Soziale Ungleichbehandlung zwischen Angestellten und Selbständigerwerbenden
Angestellte kann bei einer Entlassung nichts passieren. Ihnen hilft die Arbeitslosenkasse. Anders die Situation für Selbständigerwerbende. Sie sind sozusagen sozialrechtliches Freiwild.
Was meint das KIGA?
Die Mythen-Post hat mit Hubert Helbling, Chef KIGA Schwyz, über das Thema gesprochen und die Frage gestellt, was beim „Grounding“ eines Schuhmacher-, Nähmaschinen-, Foto-, Orgel- oder sonst einem kleinen Geschäft passiere. Nichts. Während der Staat der SWISSair mit Milliarden unter die Arme griff/greift, sind die Kleingewerbler völlig auf sich selbst gestellt. Der freie Markt bestimme; der Staat unternehme hier keine unterstützende Funktion wahr, so das KIGA.
Selbständigerwerbende können sich nicht gegen das Risiko Arbeitslosigkeit versichern
Es hätten in den Siebzigerjahren einmal Pläne bestanden, dass auch Selbständigerwerbende in die ALV aufgenommen würden; diese seien damals jedoch fallengelassen worden.

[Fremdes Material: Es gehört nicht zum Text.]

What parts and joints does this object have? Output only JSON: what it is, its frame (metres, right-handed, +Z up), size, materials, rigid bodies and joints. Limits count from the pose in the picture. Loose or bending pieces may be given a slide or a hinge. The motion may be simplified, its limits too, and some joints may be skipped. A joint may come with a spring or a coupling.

Ein Trick für Kleinbetriebe, an Arbeitslosengeld zu kommen, gibt es dennoch: Er heisst GmbH. Auf diese Weise können sich Selbständigerwerbende als „Angestellte“ deklarieren.
Wieviel wird bezahlt?
Bei der ALV bekommt der Arbeitslose 80% vom Lohn, wobei es einen Höchstbetrag von Fr. 8’900.– gibt. Das heisst: Ein ehemaliger SWISSAIR-Pilot, der Fr. 250’000.– verdient hat, bekommt nicht Fr. 200’000.–, sondern höchstens 12 x Fr. 8’900.–. Einen dreizehnten Monatslohn gibt es bei der ALV nicht. Die Arbeitslosenkasse zahlt maximal zwei Jahre. Wer während dieser Zeit keine Arbeit gefunden hat, wird (im Falle der Mitellosigkeit) nach zwei Jahren zum Fürsorgefall.
Weitere Ungleichbehandlungen
Bei einem Angestellten zahlt bei Arbeitslosigkeit die ALV auch im Falle einer Umschulung. Arbeitslose Selbständigerwerbende erhalten während einer Umschulung keine Unterstützung.
Bei schlechtem Geschäftsgang können Firmen mit Personal Kurzarbeit beantragen (vgl. Möbelfabrik Zehnder, Einsiedeln. Merke: Den Grossen wird geholfen, den Kleinen nicht). Selbständigerwerbende (Einmannbetriebe) müssen für ihre Mindereinnahmen oder Ertragsausfälle (Krankheit, Ferien) hingegen selber aufkommen.
Der Staat greift bekanntermassen fast überall ein, aber hier nicht
Das KIGA könne keine Strukturerhaltung von kleinen Geschäften betreiben, betont Helbling gegenüber der Mythen-Post. Jeder Unternehmer müsse die Chancen und Risiken selber abschätzen. Der Markt entscheide, ob ein Geschäft rentiere oder nicht.
Der Kanton könne und wolle hier nicht eingreifen. Ausserdem funktioniere das weltweit so.
Für eine Arbeitslosenversicherung für Selbständigerwerbende wäre ein entsprechender politischer Vorstoss nötig. Dieser sei jedoch vom Gewerbe selbst – so habe er die Erfahrung gemacht – gar nicht erwünscht. Dort wolle man möglichst wenig Staat.